=== Stored data ===

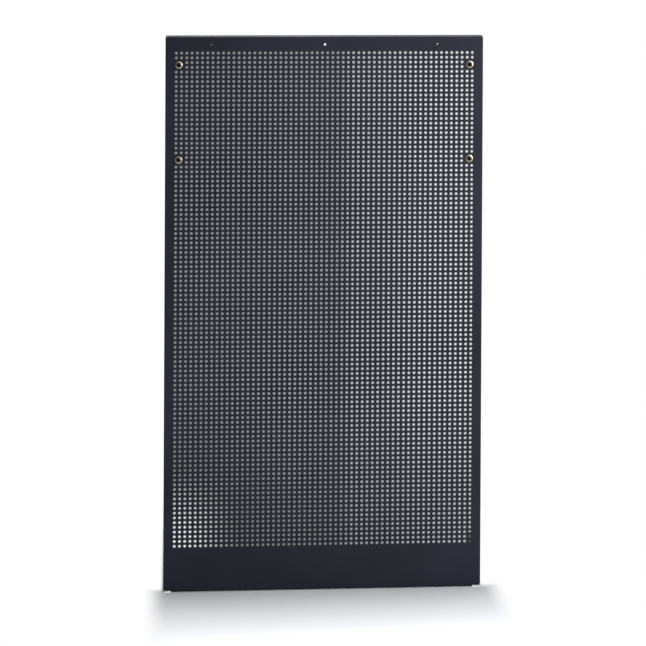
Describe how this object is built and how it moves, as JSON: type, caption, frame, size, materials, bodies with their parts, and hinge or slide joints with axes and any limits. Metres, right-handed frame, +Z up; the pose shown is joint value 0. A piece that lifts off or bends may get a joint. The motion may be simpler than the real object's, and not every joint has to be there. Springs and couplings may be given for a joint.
{
  "type": "perforated gondola back panel bay",
  "caption": "Free-standing perforated steel back panel hung by hook brackets in slotted posts, on tapered base legs with screw levellers.",
  "frame": {"origin": "on the floor, at the centre of the panel's width, in the plane of the panel's front face", "axes": "+X to the right as the shopper faces the panel, +Y to the rear, away from the shopper, +Z up"},
  "size_m": [0.673, 0.4075, 1.173],
  "materials": {
    "powder_coat": "fine-textured charcoal powder coat on sheet steel and tube",
    "yellow_zinc": "yellow passivated zinc plate",
    "black_oxide": "blackened steel",
    "zinc_steel": "bright zinc plate",
    "black_plastic": "moulded black plastic",
    "rubber": "soft black rubber"
  },
  "bodies": {
    "frame": {"left_upright": "powder_coat", "right_upright": "powder_coat", "upright_caps": "black_plastic", "top_rail": "powder_coat", "bottom_rail": "powder_coat", "left_base_leg": "powder_coat", "right_base_leg": "powder_coat", "leg_caps": "black_plastic", "leg_joint_plates": "powder_coat", "leg_bolts": "zinc_steel", "leg_weld_nuts": "zinc_steel", "rear_tie_bar": "powder_coat", "panel_bumpers": "rubber", "leveller_inserts": "zinc_steel", "leveller_lock_nuts": "zinc_steel"},
    "panel": {"perforated_panel": "powder_coat", "hook_brackets": "powder_coat", "bracket_screws": "black_oxide", "front_washers": "yellow_zinc", "rear_washers": "yellow_zinc", "bracket_nuts": "yellow_zinc"},
    "front_left_pad": {"front_left_foot_pad": "black_plastic"},
    "front_left_stud": {"front_left_levelling_stud": "zinc_steel"},
    "front_right_pad": {"front_right_foot_pad": "black_plastic"},
    "front_right_stud": {"front_right_levelling_stud": "zinc_steel"},
    "rear_left_pad": {"rear_left_foot_pad": "black_plastic"},
    "rear_left_stud": {"rear_left_levelling_stud": "zinc_steel"},
    "rear_right_pad": {"rear_right_foot_pad": "black_plastic"},
    "rear_right_stud": {"rear_right_levelling_stud": "zinc_steel"}
  },
  "joints": [
    {"name": "panel_lift", "type": "slide", "parent": "frame", "child": "panel", "axis": [0, 0, 1], "range_m": [0, 0.015]},
    {"name": "front_left_extend", "type": "slide", "parent": "frame", "child": "front_left_pad", "axis": [0, 0, -1], "range_m": [0, 0.015]},
    {"name": "front_left_spin", "type": "hinge", "parent": "front_left_pad", "child": "front_left_stud", "pos_m": [-0.329, 0.0248, 0.03], "axis": [0, 0, 1], "range_deg": [0, 5400]},
    {"name": "front_right_extend", "type": "slide", "parent": "frame", "child": "front_right_pad", "axis": [0, 0, -1], "range_m": [0, 0.015]},
    {"name": "front_right_spin", "type": "hinge", "parent": "front_right_pad", "child": "front_right_stud", "pos_m": [0.329, 0.0248, 0.03], "axis": [0, 0, 1], "range_deg": [0, 5400]},
    {"name": "rear_left_extend", "type": "slide", "parent": "frame", "child": "rear_left_pad", "axis": [0, 0, -1], "range_m": [0, 0.015]},
    {"name": "rear_left_spin", "type": "hinge", "parent": "rear_left_pad", "child": "rear_left_stud", "pos_m": [-0.329, 0.38, 0.03], "axis": [0, 0, 1], "range_deg": [0, 5400]},
    {"name": "rear_right_extend", "type": "slide", "parent": "frame", "child": "rear_right_pad", "axis": [0, 0, -1], "range_m": [0, 0.015]},
    {"name": "rear_right_spin", "type": "hinge", "parent": "rear_right_pad", "child": "rear_right_stud", "pos_m": [0.329, 0.38, 0.03], "axis": [0, 0, 1], "range_deg": [0, 5400]}
  ],
  "couplings": [
    {"joint": "front_left_spin", "follows": "front_left_extend", "rad_per_m": 6283.2},
    {"joint": "front_right_spin", "follows": "front_right_extend", "rad_per_m": 6283.2},
    {"joint": "rear_left_spin", "follows": "rear_left_extend", "rad_per_m": 6283.2},
    {"joint": "rear_right_spin", "follows": "rear_right_extend", "rad_per_m": 6283.2}
  ]
}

===

▶ **What is required**
Return all of the data precisely as it appears.

▶ **Task result**
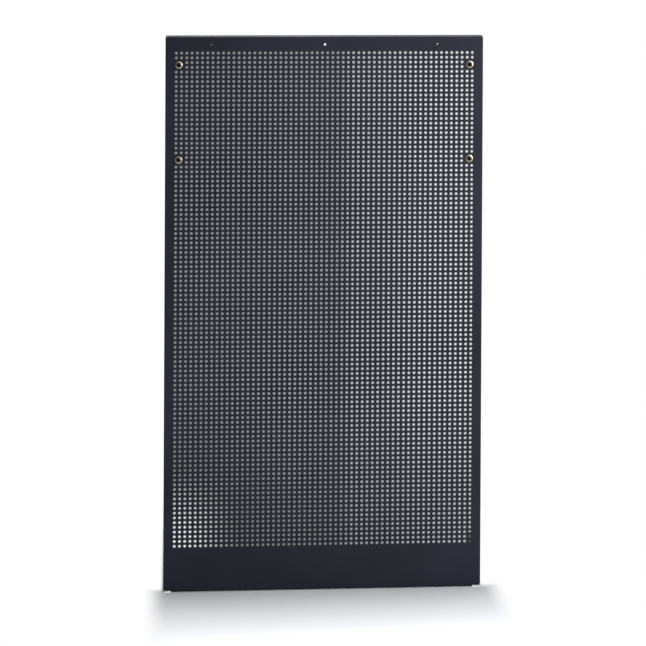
Describe how this object is built and how it moves, as JSON: type, caption, frame, size, materials, bodies with their parts, and hinge or slide joints with axes and any limits. Metres, right-handed frame, +Z up; the pose shown is joint value 0. A piece that lifts off or bends may get a joint. The motion may be simpler than the real object's, and not every joint has to be there. Springs and couplings may be given for a joint.
{
  "type": "perforated gondola back panel bay",
  "caption": "Free-standing perforated steel back panel hung by hook brackets in slotted posts, on tapered base legs with screw levellers.",
  "frame": {"origin": "on the floor, at the centre of the panel's width, in the plane of the panel's front face", "axes": "+X to the right as the shopper faces the panel, +Y to the rear, away from the shopper, +Z up"},
  "size_m": [0.673, 0.4075, 1.173],
  "materials": {
    "powder_coat": "fine-textured charcoal powder coat on sheet steel and tube",
    "yellow_zinc": "yellow passivated zinc plate",
    "black_oxide": "blackened steel",
    "zinc_steel": "bright zinc plate",
    "black_plastic": "moulded black plastic",
    "rubber": "soft black rubber"
  },
  "bodies": {
    "frame": {"left_upright": "powder_coat", "right_upright": "powder_coat", "upright_caps": "black_plastic", "top_rail": "powder_coat", "bottom_rail": "powder_coat", "left_base_leg": "powder_coat", "right_base_leg": "powder_coat", "leg_caps": "black_plastic", "leg_joint_plates": "powder_coat", "leg_bolts": "zinc_steel", "leg_weld_nuts": "zinc_steel", "rear_tie_bar": "powder_coat", "panel_bumpers": "rubber", "leveller_inserts": "zinc_steel", "leveller_lock_nuts": "zinc_steel"},
    "panel": {"perforated_panel": "powder_coat", "hook_brackets": "powder_coat", "bracket_screws": "black_oxide", "front_washers": "yellow_zinc", "rear_washers": "yellow_zinc", "bracket_nuts": "yellow_zinc"},
    "front_left_pad": {"front_left_foot_pad": "black_plastic"},
    "front_left_stud": {"front_left_levelling_stud": "zinc_steel"},
    "front_right_pad": {"front_right_foot_pad": "black_plastic"},
    "front_right_stud": {"front_right_levelling_stud": "zinc_steel"},
    "rear_left_pad": {"rear_left_foot_pad": "black_plastic"},
    "rear_left_stud": {"rear_left_levelling_stud": "zinc_steel"},
    "rear_right_pad": {"rear_right_foot_pad": "black_plastic"},
    "rear_right_stud": {"rear_right_levelling_stud": "zinc_steel"}
  },
  "joints": [
    {"name": "panel_lift", "type": "slide", "parent": "frame", "child": "panel", "axis": [0, 0, 1], "range_m": [0, 0.015]},
    {"name": "front_left_extend", "type": "slide", "parent": "frame", "child": "front_left_pad", "axis": [0, 0, -1], "range_m": [0, 0.015]},
    {"name": "front_left_spin", "type": "hinge", "parent": "front_left_pad", "child": "front_left_stud", "pos_m": [-0.329, 0.0248, 0.03], "axis": [0, 0, 1], "range_deg": [0, 5400]},
    {"name": "front_right_extend", "type": "slide", "parent": "frame", "child": "front_right_pad", "axis": [0, 0, -1], "range_m": [0, 0.015]},
    {"name": "front_right_spin", "type": "hinge", "parent": "front_right_pad", "child": "front_right_stud", "pos_m": [0.329, 0.0248, 0.03], "axis": [0, 0, 1], "range_deg": [0, 5400]},
    {"name": "rear_left_extend", "type": "slide", "parent": "frame", "child": "rear_left_pad", "axis": [0, 0, -1], "range_m": [0, 0.015]},
    {"name": "rear_left_spin", "type": "hinge", "parent": "rear_left_pad", "child": "rear_left_stud", "pos_m": [-0.329, 0.38, 0.03], "axis": [0, 0, 1], "range_deg": [0, 5400]},
    {"name": "rear_right_extend", "type": "slide", "parent": "frame", "child": "rear_right_pad", "axis": [0, 0, -1], "range_m": [0, 0.015]},
    {"name": "rear_right_spin", "type": "hinge", "parent": "rear_right_pad", "child": "rear_right_stud", "pos_m": [0.329, 0.38, 0.03], "axis": [0, 0, 1], "range_deg": [0, 5400]}
  ],
  "couplings": [
    {"joint": "front_left_spin", "follows": "front_left_extend", "rad_per_m": 6283.2},
    {"joint": "front_right_spin", "follows": "front_right_extend", "rad_per_m": 6283.2},
    {"joint": "rear_left_spin", "follows": "rear_left_extend", "rad_per_m": 6283.2},
    {"joint": "rear_right_spin", "follows": "rear_right_extend", "rad_per_m": 6283.2}
  ]
}